Dossier : IMM-5771-00

Référence neutre : 2001 CFPI 957

ENTRE :

                                                  OLGA PAULA BOLIVAR GASPARD

                                                MARIA YSABEL CALLIRGOS BOLIVAR

                                                                                                                            Partie demanderesse

                                                                              - et -

                              LE MINISTRE DE LA CITOYENNETÉ ET DE L'IMMIGRATION

                                                                                                                                  Parti défenderesse

                                     MOTIFS DE L'ORDONNANCE ET ORDONNANCE

LE JUGE BLAIS

[1]                 Il s'agit d'une demande de contrôle judiciaire à l'encontre de la décision de la Section du statut de réfugié (ci-après le "tribunal") rendue le 6 octobre 2000 selon laquelle les demanderesses ne sont pas des réfugiées au sens de la Convention.


FAITS

[2]                 Mme Maria Ysabel Callirgos Bolivar (la "demanderesse principale"), et sa mère, Mme Olga Paula Bolivar Gaspard, sont citoyennes du Pérou. Elles allèguent une crainte de persécution dans leur pays d'origine en raison d'opinions politiques et de leur appartenance à un groupe social particulier.

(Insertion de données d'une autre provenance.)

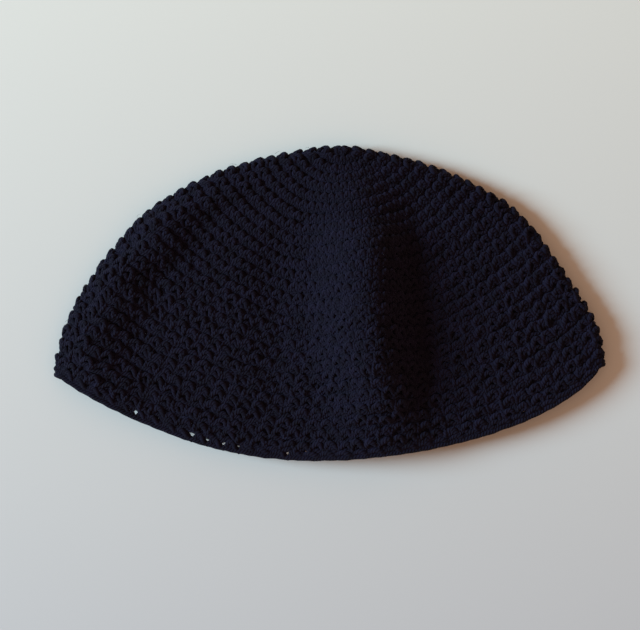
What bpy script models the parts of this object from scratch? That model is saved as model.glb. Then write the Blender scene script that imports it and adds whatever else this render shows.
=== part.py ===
"""Crocheted skullcap, lying folded in half.

The cap is a dome worked in rounds from the centre of the crown to the rim. It lies folded through that
centre: a lower layer flat on the ground and an upper layer above it, joined round one long fold. Every
round is therefore a flat loop that runs left to right over the upper layer, turns under at the right-hand
fold and comes back over the lower layer. The upper layer carries one tall ridge and a few softer folds.

Metres, +Z up. +X points to the right-hand corner and +Y to the crown. The ground is z = 0, and the
origin is the middle of the cap's footprint.
"""

from collections import namedtuple
from math import cos, pi, sin

import bmesh
import bpy
from mathutils import Vector

# Overall sizes
FOLDED_WIDTH = 0.2400      # between the two corners, over the outside of the cloth
FOLDED_DEPTH = 0.1362      # from the crown to the lowest part of the rim
WALL = 0.0036              # thickness of the crocheted cloth
FOLD_GAP = 0.0012          # space left between the two layers where the cloth turns over
EDGING_WIDTH = 0.0040      # border round, measured in the middle of the rim
EDGING_NOSE = 0.45         # share of the border's thickness that is left at its very edge
CLEARANCE = 0.0003         # between the crown and the border

# Heights above the lying cloth
PILLOW_HEIGHT = 0.0030     # broad puff of the whole upper layer
PILLOW_SPREAD = 0.85       # share of a half wave that the puff runs through from crown to rim
RIDGE_HEIGHT = 0.0160      # the ridge down the middle
ROLL_HEIGHT = 0.0050       # the roll along the left-hand fold
HOLLOW_DEPTH = 0.0014      # the dip between the two
LOWER_SETBACK = 0.0085     # how far the lower layer's rim lies behind the upper one, in the middle

# Faceting
FOLD_STEPS = 6             # facets round each fold
UPPER_STEPS = 38           # facets across the upper layer
LOWER_STEPS = 14           # facets across the lower layer
ROW_STEPS = 16             # facets from the crown to the border

YARN_COLOUR = (0.011, 0.011, 0.020, 1.0)
YARN_ROUGHNESS = 0.92

# The spread of the cloth. share: 0 at the crown, 1 at the rim. x and y are where the round meets the
# left and the right fold. sag is how far the round hangs below its ends. x is a share of the half width,
# y and sag are shares of the half depth. belly is how much fuller the round hangs towards the right:
# 0 is a plain arc, as on the left.
Round = namedtuple("Round", "share left_x left_y right_x right_y sag belly")
ROUNDS = (
    Round(0.000, 0.045, 1.000, 0.045, 1.000, 0.000, 0.0),
    Round(0.125, -0.135, 0.962, 0.211, 0.949, 0.203, 0.0),
    Round(0.250, -0.305, 0.894, 0.373, 0.872, 0.381, 0.0),
    Round(0.375, -0.476, 0.785, 0.526, 0.756, 0.521, 0.0),
    Round(0.500, -0.628, 0.625, 0.671, 0.597, 0.610, 0.0),
    Round(0.625, -0.748, 0.431, 0.777, 0.385, 0.660, 0.05),
    Round(0.750, -0.866, 0.150, 0.871, 0.143, 0.650, 0.10),
    Round(0.875, -0.954, -0.124, 0.964, -0.118, 0.632, 0.22),
    Round(1.000, -1.001, -0.462, 0.996, -0.340, 0.600, 0.41),
)

# The folds of the upper layer, as sections across them from the crown down. y and x place a section's
# highest or deepest point, left and right are how far it reaches to each side: y as a share of the half
# depth, the others of the half width. height is a share of the fold's own height, given above.
Section = namedtuple("Section", "y x height left right")
RIDGE = (
    Section(0.92, 0.060, 0.00, 0.17, 0.15),
    Section(0.60, 0.115, 0.38, 0.24, 0.20),
    Section(0.35, 0.134, 0.84, 0.25, 0.20),
    Section(0.00, 0.135, 1.00, 0.26, 0.21),
    Section(-0.35, 0.158, 0.96, 0.26, 0.21),
    Section(-0.60, 0.178, 0.67, 0.26, 0.22),
    Section(-0.80, 0.185, 0.34, 0.28, 0.25),
    Section(-1.00, 0.175, 0.18, 0.32, 0.30),
)
ROLL = (
    Section(0.85, -0.350, 0.00, 0.11, 0.18),
    Section(0.46, -0.632, 1.00, 0.11, 0.18),
    Section(0.08, -0.795, 1.00, 0.11, 0.18),
    Section(-0.30, -0.885, 0.90, 0.11, 0.20),
    Section(-0.60, -0.850, 0.40, 0.14, 0.22),
)
HOLLOW = (
    Section(0.60, -0.170, 0.00, 0.13, 0.10),
    Section(0.20, -0.190, 1.00, 0.15, 0.10),
    Section(-0.40, -0.200, 1.00, 0.15, 0.10),
    Section(-0.90, -0.170, 0.00, 0.15, 0.10),
)

FOLD_RADIUS = (WALL + FOLD_GAP) / 2         # of the middle of the cloth where it turns over
HALF_WIDTH = (FOLDED_WIDTH - WALL) / 2
HALF_DEPTH = (FOLDED_DEPTH - WALL / 2) / 2
DEPTH_SHIFT = -WALL / 4                     # centres the footprint: the crown has a wall beyond it
FOLD_LEVEL = WALL / 2 + FOLD_RADIUS
CROWN_CAP = FOLD_RADIUS * pi / 2 / FOLDED_DEPTH
PROBE = 0.002                               # step in share used to find the cloth's direction
HALVINGS = 24                               # of the span in which the start of a turn is looked for


def between(low, high, part):
    """A smooth step from low to high."""
    part = min(max(part, 0.0), 1.0)
    return low + (high - low) * part * part * (3 - 2 * part)


def past_crown(row):
    """The same round met from beyond the crown, where the left fold runs on as the right one."""
    return Round(-row.share, row.right_x, row.right_y, row.left_x, row.left_y, -row.sag, row.belly)


def round_at(share):
    """The round at any share, on a smooth curve through the table."""
    last = len(ROUNDS) - 1
    place = share * last
    index = min(int(place), last - 1)
    part = place - index
    before = ROUNDS[index - 1] if index > 0 else past_crown(ROUNDS[1])
    after = ROUNDS[min(index + 2, last)]
    values = []
    for a, b, c, d in zip(before, ROUNDS[index], ROUNDS[index + 1], after):
        start_slope = (c - a) / 2
        end_slope = (d - b) / 2 if index < last - 1 else c - b
        curve = ((2 * b - 2 * c + start_slope + end_slope) * part ** 3
                 + (3 * c - 3 * b - 2 * start_slope - end_slope) * part ** 2
                 + start_slope * part + b)
        values.append(curve)
    return Round(*values)


def section_height(sections, x, y):
    """How high a fold with these sections stands at x, y, as a share of its own height."""
    y_share = (y - DEPTH_SHIFT) / HALF_DEPTH
    if y_share >= sections[0].y:
        return 0.0
    for upper, lower in zip(sections, sections[1:]):
        if y_share >= lower.y:
            break
    part = (upper.y - y_share) / (upper.y - lower.y)
    _, crest, height, left, right = (between(a, b, part) for a, b in zip(upper, lower))
    away = x / HALF_WIDTH - crest
    reach = right if away > 0 else left
    if abs(away) >= reach:
        return 0.0
    return height * (1 + cos(pi * away / reach)) / 2


def relief(share, across, x, y):
    """Height of the upper layer above flat cloth."""
    pillow = PILLOW_HEIGHT * (1 - across ** 4) * sin(PILLOW_SPREAD * pi * share)
    ridge = RIDGE_HEIGHT * section_height(RIDGE, x, y)
    roll = ROLL_HEIGHT * section_height(ROLL, x, y)
    hollow = HOLLOW_DEPTH * section_height(HOLLOW, x, y)
    return pillow + ridge + roll - hollow


def cloth_point(share, across, level):
    """A point on the middle of the cloth: across is -1 at the left fold and 1 at the right one.

    level is -1 for the lower layer, 0 for the height of the fold and 1 for the upper layer.
    """
    row = round_at(share)
    half = (row.right_x - row.left_x) / 2 * HALF_WIDTH
    centre = (row.right_x + row.left_x) / 2 * HALF_WIDTH
    x = centre + half * across
    chord = (row.right_y + row.left_y) / 2 + across * (row.right_y - row.left_y) / 2
    hang = row.sag * (1 - across ** 2) ** (1 - row.belly if across > 0 else 1)
    y = (chord - hang) * HALF_DEPTH + DEPTH_SHIFT
    lift = FOLD_RADIUS * sin(min(share / CROWN_CAP, 1.0) * pi / 2)
    z = FOLD_LEVEL + lift * level
    if level > 0:
        z += level * relief(share, across, x, y)
    if level < 0:
        y -= level * LOWER_SETBACK * share ** 2 * (1 - across ** 2)
    return Vector((x, y, z))


def fold_frame(share, side):
    """Where the turn of a fold begins, as an across value, and the way out of the cap, square to the fold."""
    line = cloth_point(share + PROBE, side, 0) - cloth_point(max(share - PROBE, 0.0), side, 0)
    outward = Vector((-line.y, line.x, 0)).normalized() * side
    edge = cloth_point(share, side, 0)
    low, high = 0.0, 1.0
    for _ in range(HALVINGS):
        middle = (low + high) / 2
        if (edge - cloth_point(share, side * (1 - middle), 0)).dot(outward) < FOLD_RADIUS:
            low = middle
        else:
            high = middle
    return side * (1 - low), outward


def turn_points(share, across, outward):
    """The half circle of a fold, from the lower layer out and up to the upper one."""
    points = []
    for step in range(FOLD_STEPS + 1):
        turn = pi * (step / FOLD_STEPS - 0.5)
        points.append(cloth_point(share, across, sin(turn)) + outward * FOLD_RADIUS * cos(turn))
    return points


def flat_points(share, level, start, end, steps):
    """The points between the folds on one layer, without its two ends."""
    spots = [start + (end - start) * step / steps for step in range(1, steps)]
    return [cloth_point(share, spot, level) for spot in spots]


def loop_points(share):
    """One whole round: up the left fold, over the upper layer, down the right fold and back underneath."""
    left, left_outward = fold_frame(share, -1)
    right, right_outward = fold_frame(share, 1)
    return (turn_points(share, left, left_outward)
            + flat_points(share, 1, left, right, UPPER_STEPS)
            + turn_points(share, right, right_outward)[::-1]
            + flat_points(share, -1, right, left, LOWER_STEPS))


def wall_loops(share, half_thickness):
    """The outer and the inner loop of the wall at one share."""
    middle = loop_points(share)
    before = loop_points(max(share - PROBE, PROBE / 2))
    after = loop_points(min(share + PROBE, 1.0))
    outer, inner = [], []
    for index, point in enumerate(middle):
        along = middle[(index + 1) % len(middle)] - middle[index - 1]
        down = after[index] - before[index]
        normal = down.cross(along).normalized()
        outer.append(point + normal * half_thickness)
        inner.append(point - normal * half_thickness)
    return outer, inner


def bridge(mesh, upper, lower):
    """Faces between two loops with as many points."""
    count = len(upper)
    for index in range(count):
        following = (index + 1) % count
        mesh.faces.new((upper[index], upper[following], lower[following], lower[index]))


def close_crown(mesh, ring, radius):
    """Closes the small round at the crown's centre: the fold runs across it with this radius.

    Of the points between its two turns, one is left on each layer.
    """
    turn_end = FOLD_STEPS + 1
    upper_end = turn_end + UPPER_STEPS - 1
    right_end = upper_end + turn_end
    layers = ring[turn_end:upper_end], ring[right_end:]
    tops = [layer[len(layer) // 2] for layer in layers]
    centre = cloth_point(0, 0, 0) - Vector((0, FOLD_RADIUS, 0))
    turns = [pi * (step / FOLD_STEPS - 0.5) for step in range(1, FOLD_STEPS)]
    arc = [mesh.verts.new(centre + Vector((0, cos(turn), sin(turn))) * radius) for turn in turns]
    columns = ring[:turn_end], [tops[1]] + arc + [tops[0]], ring[upper_end:right_end][::-1]
    for left, right in zip(columns, columns[1:]):
        for step in range(FOLD_STEPS):
            mesh.faces.new((left[step], left[step + 1], right[step + 1], right[step]))
    joined = {point: top for layer, top in zip(layers, tops) for point in layer if point is not top}
    bmesh.ops.weld_verts(mesh, targetmap=joined)


def yarn_material(name):
    material = bpy.data.materials.new(name)
    material.use_nodes = True
    shader = material.node_tree.nodes["Principled BSDF"]
    shader.inputs["Base Color"].default_value = YARN_COLOUR
    shader.inputs["Roughness"].default_value = YARN_ROUGHNESS
    shader.inputs["Metallic"].default_value = 0.0
    return material


def make_cloth(name, stations, closed_at_crown):
    """A solid wall through stations of (share, half thickness), from the crown side to the rim side."""
    mesh = bmesh.new()
    outer_loops, inner_loops = [], []
    for share, half_thickness in stations:
        outer, inner = wall_loops(share, half_thickness)
        outer_loops.append([mesh.verts.new(point) for point in outer])
        inner_loops.append([mesh.verts.new(point) for point in inner])
    for loops in (outer_loops, inner_loops):
        for upper, lower in zip(loops, loops[1:]):
            bridge(mesh, upper, lower)
    bridge(mesh, outer_loops[-1], inner_loops[-1])
    if closed_at_crown:
        close_crown(mesh, outer_loops[0], FOLD_RADIUS + WALL / 2)
        close_crown(mesh, inner_loops[0], FOLD_RADIUS - WALL / 2)
    else:
        bridge(mesh, inner_loops[0], outer_loops[0])
    bmesh.ops.recalc_face_normals(mesh, faces=mesh.faces)
    data = bpy.data.meshes.new(name)
    mesh.to_mesh(data)
    mesh.free()
    data.shade_smooth()
    data.set_sharp_from_angle(angle=pi / 4)
    piece = bpy.data.objects.new(name, data)
    bpy.context.scene.collection.objects.link(piece)
    data.materials.append(yarn_material(name))
    return piece


def make_crown():
    end = 1 - (EDGING_WIDTH + CLEARANCE) / FOLDED_DEPTH
    shares = [CROWN_CAP] + [CROWN_CAP + (end - CROWN_CAP) * step / ROW_STEPS for step in range(1, ROW_STEPS + 1)]
    return make_cloth("crown", [(share, WALL / 2) for share in shares], closed_at_crown=True)


def make_edging():
    start = 1 - EDGING_WIDTH / FOLDED_DEPTH
    nose = 1 - EDGING_WIDTH / 3 / FOLDED_DEPTH
    stations = ((start, WALL / 2), (nose, WALL / 2), (1.0, WALL / 2 * EDGING_NOSE))
    return make_cloth("edging", stations, closed_at_crown=False)


def main():
    for item in list(bpy.data.objects):
        bpy.data.objects.remove(item, do_unlink=True)
    make_crown()
    make_edging()


main()
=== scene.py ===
"""Looks of the folded crocheted skullcap: every stitch as yarn, the edging, stray fibres, floor and light."""

from collections import namedtuple
from math import cos, pi, radians, sin, tan

import bpy
import numpy as np
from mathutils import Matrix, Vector


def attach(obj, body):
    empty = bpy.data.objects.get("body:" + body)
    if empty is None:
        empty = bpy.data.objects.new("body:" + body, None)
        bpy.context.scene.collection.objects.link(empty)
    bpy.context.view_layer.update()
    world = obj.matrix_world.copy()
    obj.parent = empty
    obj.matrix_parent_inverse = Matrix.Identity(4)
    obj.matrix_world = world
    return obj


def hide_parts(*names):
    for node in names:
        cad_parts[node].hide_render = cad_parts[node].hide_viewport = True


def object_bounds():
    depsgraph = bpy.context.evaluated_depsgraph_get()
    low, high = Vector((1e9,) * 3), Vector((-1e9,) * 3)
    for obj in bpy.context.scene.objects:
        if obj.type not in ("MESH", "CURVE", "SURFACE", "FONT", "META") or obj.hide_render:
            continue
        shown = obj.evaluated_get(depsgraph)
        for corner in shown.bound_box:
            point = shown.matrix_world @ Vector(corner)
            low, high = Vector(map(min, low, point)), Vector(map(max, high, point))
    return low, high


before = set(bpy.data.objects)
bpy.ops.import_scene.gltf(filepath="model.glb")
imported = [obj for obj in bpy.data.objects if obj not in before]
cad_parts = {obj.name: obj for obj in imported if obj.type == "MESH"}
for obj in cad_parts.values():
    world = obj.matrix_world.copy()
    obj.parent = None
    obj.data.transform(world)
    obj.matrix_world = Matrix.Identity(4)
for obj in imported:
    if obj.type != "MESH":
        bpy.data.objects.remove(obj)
cad_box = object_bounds()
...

[3]                 Les demanderesses sont nées à Callao, dans la banlieue de Lima, où elles ont toujours vécu. La demanderesse principale, aurait complété dix-neuf années de scolarité dont des études en droit, au terme desquelles elle aurait obtenu en 1992 le diplôme d'avocate et aurait été admise l'année suivante comme membre du Collège des avocats de Lima. Elle aurait surtout travaillé au sein d'une institution gouvernementale, la Fiscalité de la nation ("FDLN") de 1994 jusqu'à la fin de 1998.


[4]                 La demanderesse principale, demeurait chez sa mère, veuve depuis 1975 et mère de six fils, dont l'un a obtenu le statut de réfugié au Canada en 1992. Les problèmes des demanderesses proviendraient du travail que la demanderesse principale aurait exercé à compter de 1996 comme avocate-adjointe au Procureur d'enquête et de résolution des dossiers au sein de la FDLN. À ce titre, elle aurait été assignée à la révision complète des dossiers de quatre étudiants, membres du groupe terroriste du Sentier Lumineux, condamnés pour terrorisme, ainsi qu'à l'étude préliminaire de vingt autres dossiers de gens condamnés pour « terrorisme aggravant » .

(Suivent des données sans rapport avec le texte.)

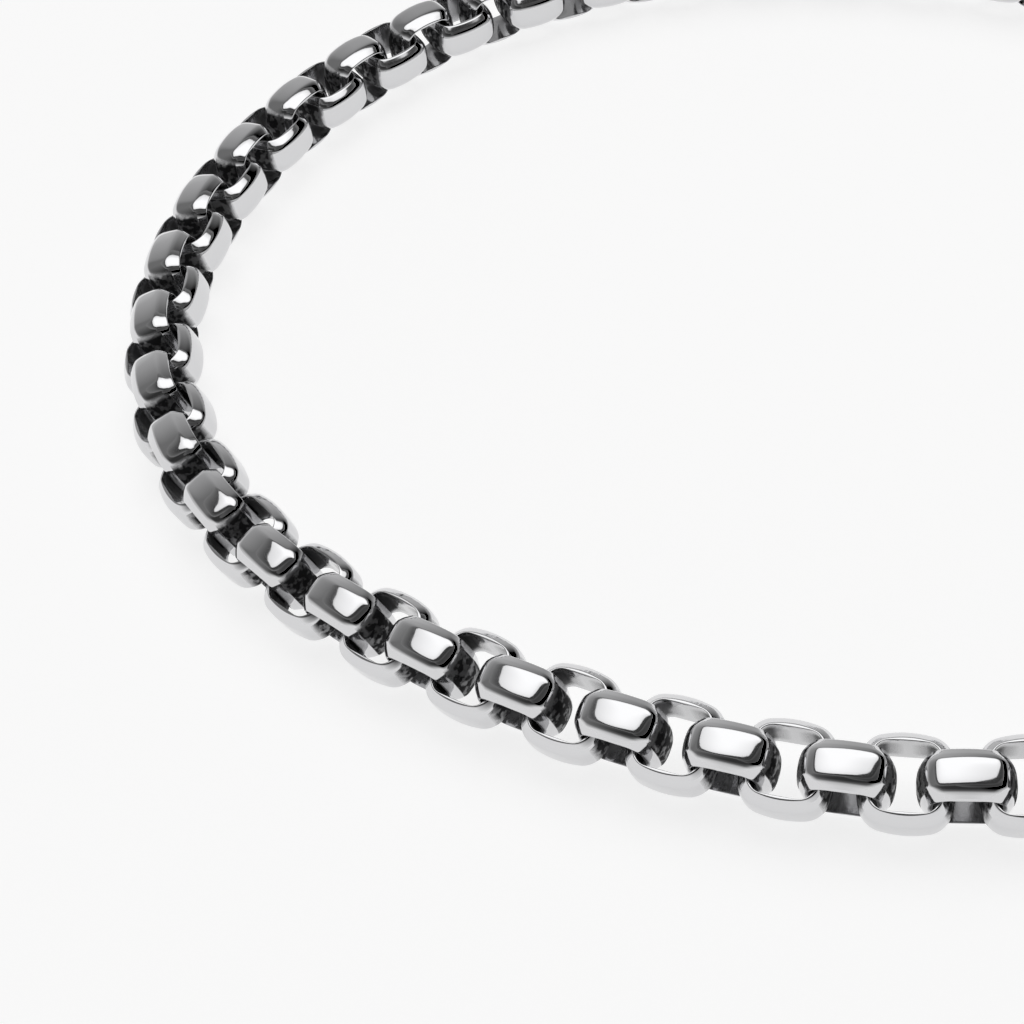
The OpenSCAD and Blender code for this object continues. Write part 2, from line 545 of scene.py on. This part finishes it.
def panel(name, middle, half_size, turn, brightness, rim_brightness, fade):
    """A level glowing sheet with round corners, seen in the steel alone.

    Its outline is a superellipse: cosine and sine to the panel power, times the two half sizes. Its
    glow changes evenly to that of the rim from the share of its size that fade gives."""
    angle = np.linspace(0, 2 * np.pi, panel_sides, endpoint=False)
    circle = np.stack([np.cos(angle), np.sin(angle)], axis=-1)
    outline = np.sign(circle) * np.abs(circle) ** panel_power * half_size
    outline = outline @ np.array([[np.cos(turn), np.sin(turn)], [-np.sin(turn), np.cos(turn)]])
    level = np.concatenate([outline * fade, outline]) + middle[:2]
    points = np.concatenate([level, np.full((2 * panel_sides, 1), middle[2])], axis=1) * MM
    inner = np.arange(panel_sides)
    after = (inner + 1) % panel_sides
    border = np.stack([inner, inner + panel_sides, after + panel_sides, after], axis=-1)
    sheet = surface(name, points, [inner, *border], rim=np.repeat([0.0, 1.0], panel_sides))
    glow = Finish(name)
    glow.set(
        Base_Color=(0.0, 0.0, 0.0, 1.0),
        Emission_Strength=1.0,
        Emission_Color=glow.colours(glow.attribute("rim"), (brightness,) * 3, (rim_brightness,) * 3),
    )
    sheet.data.materials.append(glow.material)
    sheet.visible_camera = False
    sheet.visible_diffuse = False
    sheet.visible_shadow = False


panel("softbox", (16, 1, 90), (88, 48), np.radians(5), brightness=1.42, rim_brightness=1.0, fade=0.6)
panel("frame", (32, -8, 93), (140, 76), np.radians(5), brightness=0.02, rim_brightness=0.2, fade=0.75)
panel("flag", (48, -98, 89), (90, 38), np.radians(12), brightness=0.02, rim_brightness=0.08, fade=0.6)

sun_data = bpy.data.lights.new("key", "SUN")
sun_data.energy = 1.0
sun_data.angle = np.radians(60)
sun = bpy.data.objects.new("key", sun_data)
bpy.context.scene.collection.objects.link(sun)
sun.rotation_euler = (np.radians(-20), np.radians(10), 0)
sun.visible_glossy = False

# The room round them is grey. It is lighter low down, and at the back higher up too, and it is darker
# to the right and high up in front.
room_grey, low_light, back_light = 0.2, 0.75, 0.38
front_shade, right_shade = 0.16, 0.3
world = bpy.data.worlds.new("studio")
world.use_nodes = True
room = Shading(world.node_tree)
direction = room.node("TexCoord", output="Generated")
east, north, height = (room.node("SeparateXYZ", {}, {"Vector": direction}, axis) for axis in "XYZ")
low = (0.3 - height).between(0.0, 0.25) * (1 - north.clamped() * 0.9)
back = (north * 1.5 - 0.6).clamped()
high_front = (north * -1.5).clamped() * height.between(0.25, 0.45)
lit = room_grey + low * low_light + back * back_light
brightness = lit - high_front * front_shade - east.clamped() * right_shade
background = world.node_tree.nodes["Background"]
room.feed(background.inputs["Strength"], brightness)
room.feed(background.inputs["Color"], (1.0, 1.0, 1.0, 1.0))
bpy.context.scene.world = world
bpy.context.scene.view_settings.view_transform = "Standard"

[5]                 Dans le cas des quatre étudiants, la demanderesse principale prétend avoir constaté que ces derniers auraient été torturés en prison par la police ou le Service d'intelligence nationale ("SIN"), pour les forcer à faire des aveux de culpabilité. En dépit d'un appel anonyme d'une personne s'identifiant au SIN lui intimant de confirmer les décisions et les condamnations prononcées par les instances inférieures, la demanderesse principale aurait envoyé à la Cour suprême du Pérou un rapport dans lequel elle aurait réhabilité les quatre étudiants et proposait la révision immédiate des vingt autres dossiers en raison d'irrégularités décelées.

[6]                 Sans tenir d'audience, la Cour suprême du Pérou aurait rapidement suivi les recommandations de la demanderesse principale et aurait annulé les sentences des quatre étudiants qui auraient été libérés. La demanderesse principale ne sait pas ce qu'il serait advenu des 20 autres dossiers pour lesquelles elle avait recommandé une révision plus complète. Elle dit ne pas avoir eu de communication de la part des quatre étudiants libérés.


[7]                 La demanderesse principale prétend qu'à compter de la remise de son rapport à la Cour suprême, elle aurait vécu une multitude de problèmes: sa meilleure collaboratrice aurait été séquestrée, torturée et assassinée par des gens du SIN; ses supérieurs lui auraient retiré les dossiers des terroristes et auraient changé ses collaborateurs; sa tante aurait été blessée en octobre 1998 alors qu'elle prenait possession d'un colis piégé adressé par le SIN à la mère de la demanderesse principale; elle aurait été suivie et surtout harcelée constamment au téléphone au cours des années 1997 et 1998 par des gens du SIN - plus d'un millier d'appels- qui l'auraient incitée à remettre sa démission de la FDLN, ce qu'elle aurait effectivement fait en décembre 1998.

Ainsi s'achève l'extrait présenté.